Kir Bulytschow ist das Pseudonym des Moskauer Orientalisten Igor Moshejko, der neben der Phantastik auch Autor von wissenschaftlichen Büchern ist.
Überlebende zeichnet sich durch eine genaue Charakterbeschreibung aus. Obwohl oder gerade weil sie sich deutlich voneinander unterscheiden, funktioniert die Dorfgemeinschaft. Der Ausgang der Geschichte bleibt bis zum letzten Moment spannend. Glaubhaft schildert er die Veränderungen innerhalb der kleinen Gemeinschaft und die größer werdende Kluft zwischen Erwachsenen und den Kindern, die nur den Wald kennen gelernt haben. Gleichzeitig besteht bei einzelnen, wie im Fall von Kasik oder Oleg, das Bedürfnis mehr über die fantastische und in der Vergangenheit liegende Erwachsenenwelt zu erfahren.

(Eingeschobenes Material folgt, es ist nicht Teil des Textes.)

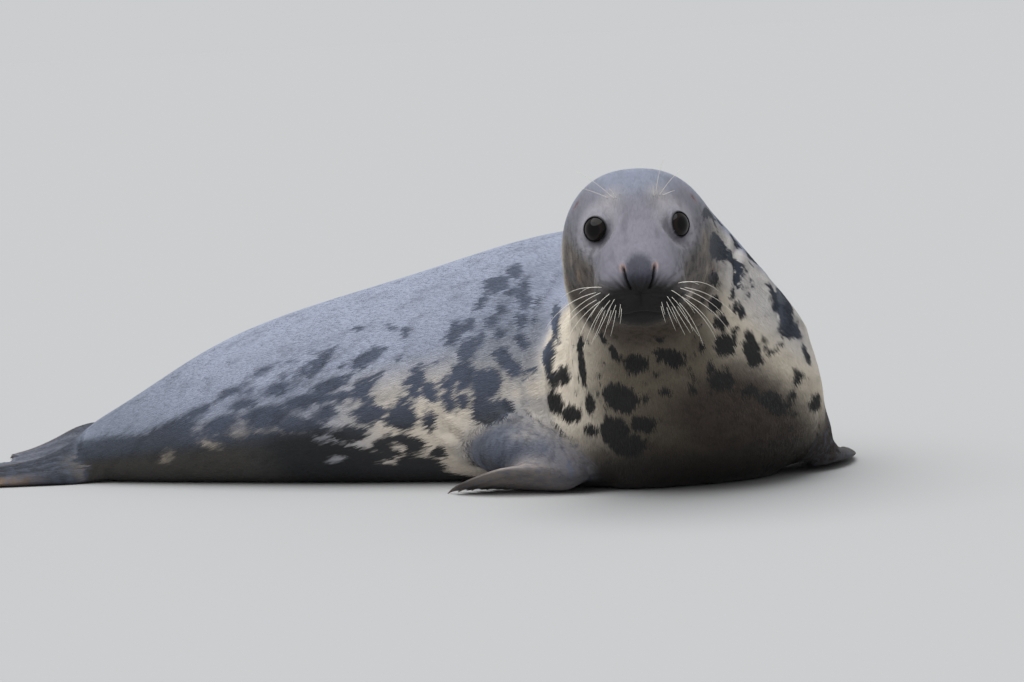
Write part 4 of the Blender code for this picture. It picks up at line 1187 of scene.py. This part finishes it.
sockets = {item.name: item.identifier for item in coat_tree.interface.items_tree if item.in_out == "INPUT"}
lock_hair = hair_finish("seal_hair_in_locks", False)
covered_area = cover[first_corner] * read(mesh.polygons, "area")
for number, (name, (locks, long, wide, thick, lift)) in enumerate(COATS.items()):
    weight = covered_area[region == number].sum()
    carrier = add_to_scene(name, skin.data.copy())
    scatter = carrier.modifiers.new("coat", "NODES")
    scatter.node_group = coat_tree
    values = (float(number), locks / weight, long / 1000, wide / 1000, thick / 1000, math.radians(lift))
    for key, value in zip(SIZES, values):
        scatter[sockets[key]] = value
    scatter[sockets["Seed"]] = 20 + number
    scatter[sockets["Lock"]], scatter[sockets["Hair"]] = lock, lock_hair
    bpy.context.view_layer.update()
    hair = bpy.data.meshes.new_from_object(carrier.evaluated_get(bpy.context.evaluated_depsgraph_get()))
    carrier.modifiers.clear()
    carrier.data = hair
    hair.name = name
    hair.materials.clear()
    hair.materials.append(lock_hair)
    hair.shade_flat()
    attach(carrier, "root")
bpy.data.objects.remove(lock)

# ================================================================ eyes
# A seal's eyeball is a large wet ball, almost black, with a dark brown iris that shows
# only as a faint ring. Here it is one glossy ball with a slight bulge for the cornea.
for side, name in ((1, "left"), (-1, "right")):
    middle, axis, across, over, _, _ = lid_frame(side)
    shell = bmesh.new()
    bmesh.ops.create_uvsphere(shell, u_segments=64, v_segments=40, radius=EYE_RADIUS)
    for corner in shell.verts:
        x, y, z = corner.co
        bulge = 1 + 0.030 * hill(math.hypot(x, y), 0, 0.011) * (z > 0)
        corner.co = from_head(middle + (x * across + y * over + z * axis) * bulge)
    bmesh.ops.recalc_face_normals(shell, faces=shell.faces)
    mesh = bpy.data.meshes.new(f"eyeball_{name}")
    shell.to_mesh(mesh)
    shell.free()
    mesh.shade_smooth()
    centre_of_eye = from_head(middle)
    look = (from_head(middle + axis) - centre_of_eye) / EYE_RADIUS
    # Wet cornea over a brown-black iris: sharp reflections, and a ring seen only close by.
    wet_eye = finish(f"wet_cornea_{name}", "#08080a", 0.03, IOR=1.33, Specular_IOR_Level=0.35)
    tree = wet_eye.node_tree
    place = add_node(tree, "ShaderNodeTexCoord").outputs["Object"]
    away = {0: place, 1: tuple(centre_of_eye)}
    away = add_node(tree, "ShaderNodeVectorMath", away, operation="SUBTRACT").outputs[0]
    ahead = add_node(tree, "ShaderNodeVectorMath", {0: away, 1: tuple(look)}, operation="DOT_PRODUCT")
    ramp = add_node(tree, "ShaderNodeValToRGB", {0: ahead.outputs["Value"]})
    bands = ramp.color_ramp.elements  # dark rim, black pupil and brown iris, by how straight it faces out
    bands[0].position, bands[0].color = 0.72, linear("#0d0a08")
    bands[1].position, bands[1].color = 0.93, linear("#020203")
    bands.new(0.86).color = linear("#1c1410")
    fibres = noise(tree, away, 900.0, 3.0)
    tree.links.new(mixed(tree, 0.35, ramp.outputs[0], fibres, "MULTIPLY"), shader_of(tree)["Base Color"])
    mesh.materials.append(wet_eye)
    eyeball = add_to_scene(f"eyeball_{name}", mesh)
    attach(eyeball, "root")
    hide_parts(f"eye_{name}")

# ================================================================ whiskers
# Stiff, pale, slightly beaded hairs. They fan out and down from the pads of the lip, in rows,
# and a few stand over each eye. Each is one tapered tube, longest at the back of its row.
WHISKER_ROOT, WHISKER_TIP = 0.00046, 0.00014  # radius in metres
# On each pad: row, column, length (mm), how far it rises (deg, below zero is down).
WHISKERS = (
    (0, 5, 62, 4), (0, 4, 40, 14), (1, 5, 92, -10), (1, 4, 84, -20), (2, 5, 84, -26), (2, 4, 76, -34),
    (2, 3, 50, -44), (3, 5, 74, -42), (3, 4, 66, -50), (3, 3, 54, -60), (3, 2, 34, -70), (4, 4, 54, -62),
    (4, 3, 46, -70), (4, 2, 40, -78), (4, 1, 24, -84), (1, 3, 46, -30), (3, 1, 20, -80), (2, 2, 22, -58),
)
# Over each eye: root (back, out), length (mm), and how far it leans out (deg).
BROW_HAIRS = {
    -1: ((0.124, 0.031, 84, 40), (0.127, 0.037, 58, 58), (0.122, 0.026, 24, 20)),
    1: ((0.124, 0.030, 84, 8), (0.126, 0.036, 70, 33), (0.122, 0.027, 22, -4), (0.128, 0.041, 22, 62)),
}
RINGS, SIDES = 15, 6  # of each whisker's tube
BEAD = 0.007  # metres from one bead to the next
face_tree = tree_of(points[front], np.nonzero(front)[0])


def on_face(back, left, up):
    """The skin's point nearest to this place on the head."""
    return local[face_tree.find(from_head((back, left, up)))[1]]


def taper(root, way, droop, length, phase):
    """Rings of a whisker that leaves the skin along way and bends towards droop."""
    shares = np.linspace(0, 1, RINGS)
    curve = root + length * (shares[:, None] * way + 0.5 * shares[:, None] ** 2 * (droop - 0.35 * way))
    ahead = unit(np.gradient(curve, axis=0))
    side = unit(np.cross(ahead, (0.3, 0.2, 0.9)))
    over = np.cross(ahead, side)
    beads = 1 + 0.10 * np.sin(shares * length / BEAD * 2 * math.pi + phase)
    radius = (WHISKER_ROOT + (WHISKER_TIP - WHISKER_ROOT) * shares**0.8) * beads
    turns = np.linspace(0, 2 * math.pi, SIDES, endpoint=False)
    return [from_head(c + r * (np.cos(turns)[:, None] * s + np.sin(turns)[:, None] * o))
            for c, r, s, o in zip(curve, radius, side, over)]


tubes = []
for side in (1, -1):
    for row, column, length, rise in WHISKERS:
        out, up = pore(row, column)
        root = on_face(0.004 * column, side * out, up)
        rise = math.radians(rise + random.uniform(-4, 4))
        ahead = 0.30 - 0.05 * column + random.uniform(-0.08, 0.08)
        way = unit(np.array((-ahead, side * math.cos(rise), math.sin(rise))))
        droop = np.array((0.10, -side * 0.10, -0.55 - random.uniform(0, 0.2)))
        if rise < math.radians(-55):
            droop = np.array((0.15, side * 0.15, -0.25))
        tubes.append(taper(root, way, droop, length / 1000 * random.uniform(0.93, 1.07), row))
    for back_at, out, length, lean in BROW_HAIRS[side]:
        root = on_face(back_at, side * out, 0.110)
        lean = math.radians(lean)
        way = unit(np.array((-0.25, side * math.sin(lean), math.cos(lean))))
        tubes.append(taper(root, way, np.array((0.1, side * 0.18, -0.12)), length / 1000, 0))
whisker_mesh = bmesh.new()
for rings_of_one in tubes:
    rows = [[whisker_mesh.verts.new(p) for p in ring] for ring in rings_of_one]
    for near_row, far_row in zip(rows, rows[1:]):
        for k in range(SIDES):
            j = (k + 1) % SIDES
            whisker_mesh.faces.new((near_row[k], near_row[j], far_row[j], far_row[k]))
    whisker_mesh.faces.new(rows[0][::-1])
    whisker_mesh.faces.new(rows[-1])
bmesh.ops.recalc_face_normals(whisker_mesh, faces=whisker_mesh.faces)
mesh = bpy.data.meshes.new("whiskers")
whisker_mesh.to_mesh(mesh)
whisker_mesh.free()
mesh.shade_smooth()


def grained(made, scale, detail, low, high):
    """Tints a finish from one colour to another by a grain, and returns the grain."""
    tree = made.node_tree
    grain = noise(tree, add_node(tree, "ShaderNodeTexCoord").outputs["Object"], scale, detail)
    tree.links.new(mixed(tree, grain, linear(low), linear(high)), shader_of(tree)["Base Color"])
    return grain


# Horn-like hair: creamy, a little see-through in life, with a smooth shine.
keratin = finish("pale_whisker_keratin", "#ece8de", 0.35)
grained(keratin, 160.0, 2.0, "#f6f3ec", "#d8d0c0")
mesh.materials.append(keratin)
whiskers = add_to_scene("whiskers", mesh)
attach(whiskers, "root")

# ================================================================ claws
# Dark horn, one on each digit: long and hooked on the fore flippers, small on the hind.
# Each is a tapered cone bent down to its tip, set in the end of its digit.
CLAW_ROOT, CLAW_LEAST = 0.004, 0.0002  # metres inside the digit, and above the floor
CLAW_HOOK = 0.22  # share of its length by which the tip drops
# Dark horn: a mottle of nearly black and brown, with fine ridges that catch the light.
horn = finish("dark_claw_horn", "#211b16", 0.38)
grain = grained(horn, 320.0, 4.0, "#14110f", "#4a3d30")
ridges = add_node(horn.node_tree, "ShaderNodeBump", {"Strength": 0.4, "Distance": 0.0004, "Height": grain})
horn.node_tree.links.new(ridges.outputs[0], shader_of(horn.node_tree)["Normal"])
turns = np.linspace(0, 2 * math.pi, 12, endpoint=False)[:, None]
for name, spec in FLIPPERS.items():
    for number, digit in zip((5, 4, 3, 2, 1), DIGITS):
        middle, ahead, normal, _ = (value[0] for value in blade_places(spec, np.ones(1), np.array([digit])))
        down = normal if normal[2] < 0 else -normal
        side = np.cross(ahead, down)
        claw_rings = []
        for share in np.linspace(0, 1, 12):
            ridged = 0.92 + 0.08 * math.cos(share * 40) * (1 - share)
            radius = spec["claw_base"] * (1 - 0.90 * share**1.4) * ridged
            core = middle + ahead * (spec["claw"] * share - CLAW_ROOT)
            core = core + down * spec["claw"] * CLAW_HOOK * share**2
            core[2] = max(core[2], radius)
            ring = core + radius * (0.72 * np.cos(turns) * side + np.sin(turns) * down)
            claw_rings.append(above_floor(ring, CLAW_LEAST))
        claw = closed_loft(f"horn_{name}_{number}", claw_rings)
        claw.data.shade_smooth()
        claw.data.materials.append(horn)
        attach(claw, "root")
        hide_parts(f"{name}_claw_{number}")

# ================================================================ floor, light and camera
# A plain pale floor under plain soft studio light, and the camera a little above the animal.
CAMERA_TURN, CAMERA_RISE, CAMERA_ROLL = 20.0, 5.0, 3.5  # degrees
CAMERA_AWAY, VIEW_WIDTH = 7.0, 1.5565  # metres, the width being that of the view at the seal
LOOK_AT = Vector((-0.11, -0.06, 0.225))
FILM, FLOOR_REACH = 36, 30  # mm, and metres
SKY_LIGHT, SUN_LIGHT, SUN_SOFTNESS, SUN_TILT = 0.62, 2.8, 75, (16, -10)  # the last two in degrees
camera = add_to_scene("camera", bpy.data.cameras.new("camera"))
a, e = math.radians(CAMERA_TURN), math.radians(CAMERA_RISE)
back = Vector((math.sin(a) * math.cos(e), -math.cos(a) * math.cos(e), math.sin(e)))
turned = (-back).to_track_quat("-Z", "Y").to_matrix() @ Matrix.Rotation(math.radians(-CAMERA_ROLL), 3, "Z")
camera.matrix_world = Matrix.Translation(LOOK_AT + back * CAMERA_AWAY) @ turned.to_4x4()
camera.data.sensor_width = FILM
camera.data.lens = FILM * CAMERA_AWAY / VIEW_WIDTH
camera.data.clip_end = 100
bpy.context.scene.camera = camera

floor_mesh = bpy.data.meshes.new("floor")
corners = [(x * FLOOR_REACH, y * FLOOR_REACH, 0) for x, y in ((-1, -1), (1, -1), (1, 1), (-1, 1))]
floor_mesh.from_pydata(corners, [], [(0, 1, 2, 3)])
floor = add_to_scene("floor", floor_mesh)
floor_mesh.materials.append(finish("pale_floor_paint", "#aeaeae", 0.9, Specular_IOR_Level=0.0))

sky = bpy.data.worlds.new("soft_sky")
bpy.context.scene.world = sky
sky.use_nodes = True
background = sky.node_tree.nodes["Background"].inputs
background["Color"].default_value, background["Strength"].default_value = linear("#fbfdff"), SKY_LIGHT
overhead = bpy.data.lights.new("overhead_light", "SUN")
overhead.energy, overhead.angle = SUN_LIGHT, math.radians(SUN_SOFTNESS)
overhead.color = linear("#fdfeff")[:3]
lamp = add_to_scene("overhead_light", overhead)
lamp.rotation_euler = (*(math.radians(tilt) for tilt in SUN_TILT), 0)
bpy.context.scene.view_settings.view_transform = "Standard"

Während die Überlebenden ein Teil des Planeten sind und in Gesellschaft von Tieren leben, nimmt die irdische Forschungsexpedition den Planeten nur entfernt wahr. In ihren gepanzerten Anzügen bleiben sie ihren Vorurteilen verhaftet und betrachten die fremde Welt wie unter einem Mikroskop.
Überlebende gehört zum Zyklus um den Kosmosarzt Pawlysch. Pawlysch ist einer der Raumfahrer, die am Ende das kleine Dorf finden. Im Vordergrund dieses Bandes stehen jedoch die Jugendlichen. Interessant und zuweilen humorvoll in der Geschichte verwoben sind die philosophischen Äußerungen der älteren Menschen.
Im September 2003 verstarb Bulytschow im Alter von 68 Jahren. Für das Frühjahr 2004 ist die Veröffentlichung von Der einheitliche Wille des gesamten Sowjetvolkes im Shayol Verlag angekündigt.